CHALLENGE —
Reproduce the following material exactly, including every line.

* BEGIN *

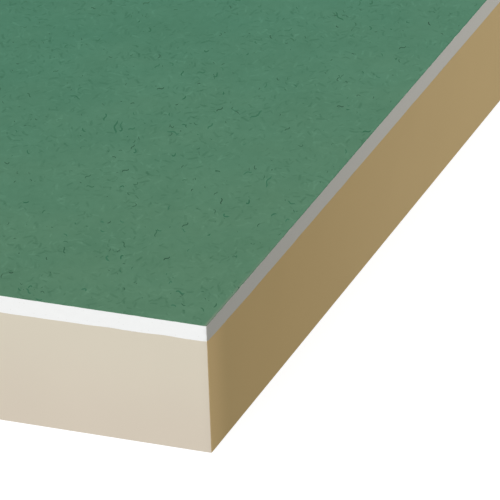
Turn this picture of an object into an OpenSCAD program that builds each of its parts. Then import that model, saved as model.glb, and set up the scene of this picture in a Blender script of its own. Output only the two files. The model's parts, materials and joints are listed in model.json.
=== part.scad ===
// Insulated building board: a slab of rigid polyiso foam bonded under a
// gypsum board with a moisture-resistant green face paper. One full sheet,
// lying flat with the foam underneath and the papered face up.
//
// Units are millimetres. The origin is the middle of the underside, +X runs
// across the sheet, +Y along it and +Z up through its thickness.

/* [Sheet] */

// Width of the sheet, across its long edges
sheet_w = 1200; // [300:10:1500]
// Length of the sheet, between its cut ends
sheet_l = 2400; // [600:10:3600]

/* [Layers] */

// Thickness of the foam slab
foam_t = 80; // [20:1:200]
// Thickness of the gypsum board, face paper included
board_t = 12.5; // [9:0.5:25]
// Thickness of the face paper on its own
paper_t = 0.4; // [0.2:0.01:0.8]

/* [Hidden] */

core_t = board_t - paper_t;
core_z = foam_t;
paper_z = core_z + core_t;

foam_colour = [0.83, 0.78, 0.69];
gypsum_colour = [0.93, 0.93, 0.92];
paper_colour = [0.33, 0.49, 0.40];

// One square-edged layer of the sheet, with its underside at height z.
module layer(z, thickness) {
    translate([-sheet_w / 2, -sheet_l / 2, z])
        cube([sheet_w, sheet_l, thickness]);
}

// Rigid foam, sawn square on all four sides.
module foam_slab() {
    color(foam_colour) layer(0, foam_t);
}

// White core of the gypsum board, flush with the foam on every side.
module gypsum_core() {
    color(gypsum_colour) layer(core_z, core_t);
}

// Green face paper, bonded over the whole top of the core.
module face_paper() {
    color(paper_colour) layer(paper_z, paper_t);
}

foam_slab();
gypsum_core();
face_paper();
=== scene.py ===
"""Looks of an insulated building board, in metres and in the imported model's frame.

The board lies flat: a slab of rigid polyiso foam underneath, a gypsum core bonded
on top of it, and a green face paper over the core, with short dark fibres in it.
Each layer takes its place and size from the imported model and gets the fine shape
that the plain solids leave out: eased arrises, the faint waviness of a cut edge,
pits and crumbs in the gypsum, and fibres that lie on the paper.
"""

import json
import logging
import math
from dataclasses import dataclass
from enum import Enum, IntEnum
from typing import Any, ClassVar

import bmesh
import bpy
from mathutils import Matrix, Vector, noise

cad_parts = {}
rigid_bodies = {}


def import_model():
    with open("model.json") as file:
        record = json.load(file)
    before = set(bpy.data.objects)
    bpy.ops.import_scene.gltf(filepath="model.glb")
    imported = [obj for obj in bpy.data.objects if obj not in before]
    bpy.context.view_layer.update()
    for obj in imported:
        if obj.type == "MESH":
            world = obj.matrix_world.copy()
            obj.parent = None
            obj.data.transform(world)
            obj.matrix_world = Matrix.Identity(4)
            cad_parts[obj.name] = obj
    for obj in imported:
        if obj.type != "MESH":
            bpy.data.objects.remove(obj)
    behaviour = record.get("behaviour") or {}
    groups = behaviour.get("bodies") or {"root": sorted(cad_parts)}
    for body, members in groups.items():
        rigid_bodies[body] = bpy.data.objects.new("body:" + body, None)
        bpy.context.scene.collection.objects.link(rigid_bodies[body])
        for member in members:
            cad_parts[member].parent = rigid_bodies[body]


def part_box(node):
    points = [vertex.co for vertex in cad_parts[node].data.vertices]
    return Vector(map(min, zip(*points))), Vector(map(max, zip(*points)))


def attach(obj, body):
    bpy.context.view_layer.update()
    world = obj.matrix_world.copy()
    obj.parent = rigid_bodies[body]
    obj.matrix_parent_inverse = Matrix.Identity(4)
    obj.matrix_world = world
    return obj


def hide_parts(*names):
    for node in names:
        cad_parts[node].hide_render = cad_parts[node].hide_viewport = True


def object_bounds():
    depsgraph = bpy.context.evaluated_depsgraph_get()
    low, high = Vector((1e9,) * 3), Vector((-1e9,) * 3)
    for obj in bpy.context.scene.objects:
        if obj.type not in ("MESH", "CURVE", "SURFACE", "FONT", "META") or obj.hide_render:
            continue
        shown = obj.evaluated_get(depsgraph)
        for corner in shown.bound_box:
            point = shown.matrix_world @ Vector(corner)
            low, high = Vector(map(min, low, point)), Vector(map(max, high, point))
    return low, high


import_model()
CAD_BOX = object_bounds()

LOG = logging.getLogger("board")
MM = 0.001
BODY = "root"

Colour = tuple[float, float, float]
WHITE: Colour = (1.0, 1.0, 1.0)
UP = Vector((0.0, 0.0, 1.0))
UNIT_GRID = 0.5  # create_grid's size, half a side, for a grid 1 m across


class Slot(Enum):
    """The record's material slots."""

    FOAM = "polyiso_foam"
    GYPSUM = "gypsum"
    PAPER = "green_paper"


class Layer(Enum):
    """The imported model's nodes, from the floor up."""

    FOAM_SLAB = "foam_slab"
    GYPSUM_CORE = "gypsum_core"
    FACE_PAPER = "face_paper"


@dataclass(frozen=True)
class Block:
    """The room that a layer takes, centred on the origin in plan."""

    low: Vector
    high: Vector

    @classmethod
    def of(cls, layer: Layer) -> "Block":
        """A layer's room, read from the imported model."""
        low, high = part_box(layer.value)
        return cls(low, high)

    def lowered(self, drop: float) -> "Block":
        """The same room with its top lowered by drop."""
        return Block(self.low, self.high - UP * drop)

    @property
    def size(self) -> Vector:
        """How wide, long and thick the layer is."""
        return self.high - self.low

    @property
    def height(self) -> float:
        """How thick the layer is."""
        return self.high.z - self.low.z

    def shares(self, at: Vector) -> tuple[float, float]:
        """How far along and how far across the room a place lies, each from 0 to 1."""
        inside = at - self.low
        return inside.y / self.size.y, inside.x / self.size.x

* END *

SOLUTION FOR THIS EXERCISE —
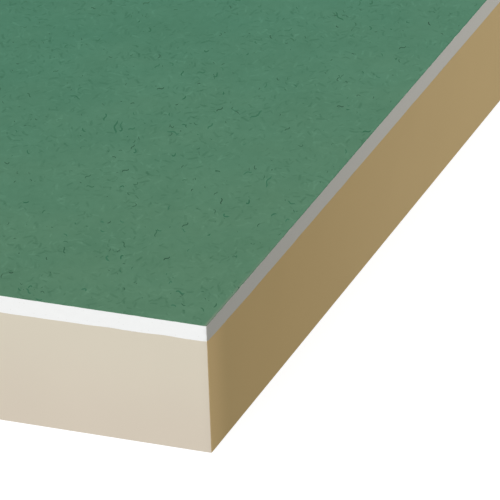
Turn this picture of an object into an OpenSCAD program that builds each of its parts. Then import that model, saved as model.glb, and set up the scene of this picture in a Blender script of its own. Output only the two files. The model's parts, materials and joints are listed in model.json.
=== part.scad ===
// Insulated building board: a slab of rigid polyiso foam bonded under a
// gypsum board with a moisture-resistant green face paper. One full sheet,
// lying flat with the foam underneath and the papered face up.
//
// Units are millimetres. The origin is the middle of the underside, +X runs
// across the sheet, +Y along it and +Z up through its thickness.

/* [Sheet] */

// Width of the sheet, across its long edges
sheet_w = 1200; // [300:10:1500]
// Length of the sheet, between its cut ends
sheet_l = 2400; // [600:10:3600]

/* [Layers] */

// Thickness of the foam slab
foam_t = 80; // [20:1:200]
// Thickness of the gypsum board, face paper included
board_t = 12.5; // [9:0.5:25]
// Thickness of the face paper on its own
paper_t = 0.4; // [0.2:0.01:0.8]

/* [Hidden] */

core_t = board_t - paper_t;
core_z = foam_t;
paper_z = core_z + core_t;

foam_colour = [0.83, 0.78, 0.69];
gypsum_colour = [0.93, 0.93, 0.92];
paper_colour = [0.33, 0.49, 0.40];

// One square-edged layer of the sheet, with its underside at height z.
module layer(z, thickness) {
    translate([-sheet_w / 2, -sheet_l / 2, z])
        cube([sheet_w, sheet_l, thickness]);
}

// Rigid foam, sawn square on all four sides.
module foam_slab() {
    color(foam_colour) layer(0, foam_t);
}

// White core of the gypsum board, flush with the foam on every side.
module gypsum_core() {
    color(gypsum_colour) layer(core_z, core_t);
}

// Green face paper, bonded over the whole top of the core.
module face_paper() {
    color(paper_colour) layer(paper_z, paper_t);
}

foam_slab();
gypsum_core();
face_paper();
=== scene.py ===
"""Looks of an insulated building board, in metres and in the imported model's frame.

The board lies flat: a slab of rigid polyiso foam underneath, a gypsum core bonded
on top of it, and a green face paper over the core, with short dark fibres in it.
Each layer takes its place and size from the imported model and gets the fine shape
that the plain solids leave out: eased arrises, the faint waviness of a cut edge,
pits and crumbs in the gypsum, and fibres that lie on the paper.
"""

import json
import logging
import math
from dataclasses import dataclass
from enum import Enum, IntEnum
from typing import Any, ClassVar

import bmesh
import bpy
from mathutils import Matrix, Vector, noise

cad_parts = {}
rigid_bodies = {}


def import_model():
    with open("model.json") as file:
        record = json.load(file)
    before = set(bpy.data.objects)
    bpy.ops.import_scene.gltf(filepath="model.glb")
    imported = [obj for obj in bpy.data.objects if obj not in before]
    bpy.context.view_layer.update()
    for obj in imported:
        if obj.type == "MESH":
            world = obj.matrix_world.copy()
            obj.parent = None
            obj.data.transform(world)
            obj.matrix_world = Matrix.Identity(4)
            cad_parts[obj.name] = obj
    for obj in imported:
        if obj.type != "MESH":
            bpy.data.objects.remove(obj)
    behaviour = record.get("behaviour") or {}
    groups = behaviour.get("bodies") or {"root": sorted(cad_parts)}
    for body, members in groups.items():
        rigid_bodies[body] = bpy.data.objects.new("body:" + body, None)
        bpy.context.scene.collection.objects.link(rigid_bodies[body])
        for member in members:
            cad_parts[member].parent = rigid_bodies[body]


def part_box(node):
    points = [vertex.co for vertex in cad_parts[node].data.vertices]
    return Vector(map(min, zip(*points))), Vector(map(max, zip(*points)))


def attach(obj, body):
    bpy.context.view_layer.update()
    world = obj.matrix_world.copy()
    obj.parent = rigid_bodies[body]
    obj.matrix_parent_inverse = Matrix.Identity(4)
    obj.matrix_world = world
    return obj


def hide_parts(*names):
    for node in names:
        cad_parts[node].hide_render = cad_parts[node].hide_viewport = True


def object_bounds():
    depsgraph = bpy.context.evaluated_depsgraph_get()
    low, high = Vector((1e9,) * 3), Vector((-1e9,) * 3)
    for obj in bpy.context.scene.objects:
        if obj.type not in ("MESH", "CURVE", "SURFACE", "FONT", "META") or obj.hide_render:
            continue
        shown = obj.evaluated_get(depsgraph)
        for corner in shown.bound_box:
            point = shown.matrix_world @ Vector(corner)
            low, high = Vector(map(min, low, point)), Vector(map(max, high, point))
    return low, high


import_model()
CAD_BOX = object_bounds()

LOG = logging.getLogger("board")
MM = 0.001
BODY = "root"

Colour = tuple[float, float, float]
WHITE: Colour = (1.0, 1.0, 1.0)
UP = Vector((0.0, 0.0, 1.0))
UNIT_GRID = 0.5  # create_grid's size, half a side, for a grid 1 m across


class Slot(Enum):
    """The record's material slots."""

    FOAM = "polyiso_foam"
    GYPSUM = "gypsum"
    PAPER = "green_paper"


class Layer(Enum):
    """The imported model's nodes, from the floor up."""

    FOAM_SLAB = "foam_slab"
    GYPSUM_CORE = "gypsum_core"
    FACE_PAPER = "face_paper"


@dataclass(frozen=True)
class Block:
    """The room that a layer takes, centred on the origin in plan."""

    low: Vector
    high: Vector

    @classmethod
    def of(cls, layer: Layer) -> "Block":
        """A layer's room, read from the imported model."""
        low, high = part_box(layer.value)
        return cls(low, high)

    def lowered(self, drop: float) -> "Block":
        """The same room with its top lowered by drop."""
        return Block(self.low, self.high - UP * drop)

    @property
    def size(self) -> Vector:
        """How wide, long and thick the layer is."""
        return self.high - self.low

    @property
    def height(self) -> float:
        """How thick the layer is."""
        return self.high.z - self.low.z

    def shares(self, at: Vector) -> tuple[float, float]:
        """How far along and how far across the room a place lies, each from 0 to 1."""
        inside = at - self.low
        return inside.y / self.size.y, inside.x / self.size.x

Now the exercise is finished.